Выйти улететь уехать «Меж тем тоска по новой чужбине особенно мучила его именно весной»,2941 а вот это признание Ганина из самого начала романа, из самой ямы его депрессии, из готовности тогда уже покинуть Берлин, из сообщённого хозяйке пансиона решения через неделю, в субботу, из пансиона съехать. О Машеньке он тогда ещё ничего не знал куда и зачем он в таком случае стремился? Что это за беспредметная весенняя тоска по новой чужбине? Людмила в данном случае лишь триггер, но не объяснение глубинного свойства характера свойства, органически присущего и его автору, автором ему и предоставленного, с одной, однако, принципиальной разницей: от чего бы или от кого бы ни сбегал Набоков, его эскапизм всегда имел цель, устремлённость к чему-то или к кому-то.
Пятилетний, он в Висбадене увлек своего младшего брата на корабль, чтобы доплыть до Америки (а там индейцы!); ближе к семи годам, заводилой в той же компании, зимой в Выре он, спасаясь от новой французской гувернантки, полагал вполне реальным добраться на поезде в город, домой, к любимым родителям; в десять лет, на Ривьере, он, попыткой совместного побега, спасал очаровательную девочку Колетт от жестокой её матери, оставлявшей синяки на худеньких ручках дочери, предварительно заботливо проверив прочность её парусиновых туфель, с рампеткой в бумажном пакете и золотым луидором в кармане; в гимназии избегал всех видов ненавистной «артельной» деятельности для своих (в мемуарах обозначенных курсивом) занятий; в 1915 году, игнорируя далёкую войну, спасался первой любовью и стихами; в Крыму от хаоса и жестокостей революции и гражданской войны сознательно отгораживался «моею музою незримой», её же, музу, и бабочек предпочтя Деникину и Люсе.

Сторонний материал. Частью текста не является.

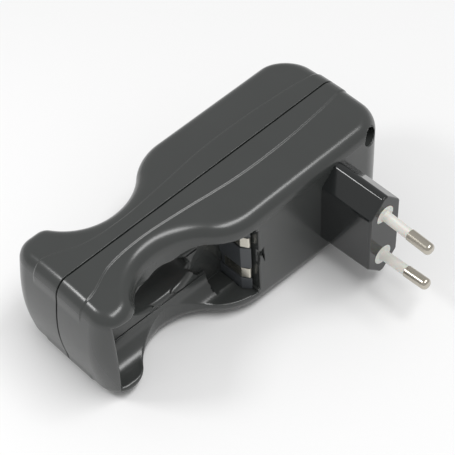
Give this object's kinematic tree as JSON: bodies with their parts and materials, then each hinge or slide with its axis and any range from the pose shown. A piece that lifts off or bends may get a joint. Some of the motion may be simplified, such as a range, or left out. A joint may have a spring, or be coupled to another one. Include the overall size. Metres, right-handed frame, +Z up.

Таков «послужной список» неустанного эскаписта, который продолжится и дальше, пока не достигнет самой последней своей строки, последнего пристанища скитальца, в Швейцарии, в небольшом курортном городке Монтрё, где всемирно известный автор «Лолиты» найдёт, наконец, на склоне лет, идеальное место для того, чему была посвящена вся его жизнь, писательского творчества. В архивных материалах Набокова, относящихся к периоду его работы над «Адой», Бойд обнаружил любопытную заметку: «в искусстве, как и в природе, бросающийся в глаза недостаток может сказаться тонким защитным приёмом».2951 Эскапизм Набокова и был таким защитным приёмом, врождённо ему свойственным, и, вдобавок, весьма поощрённым «дурой-историей».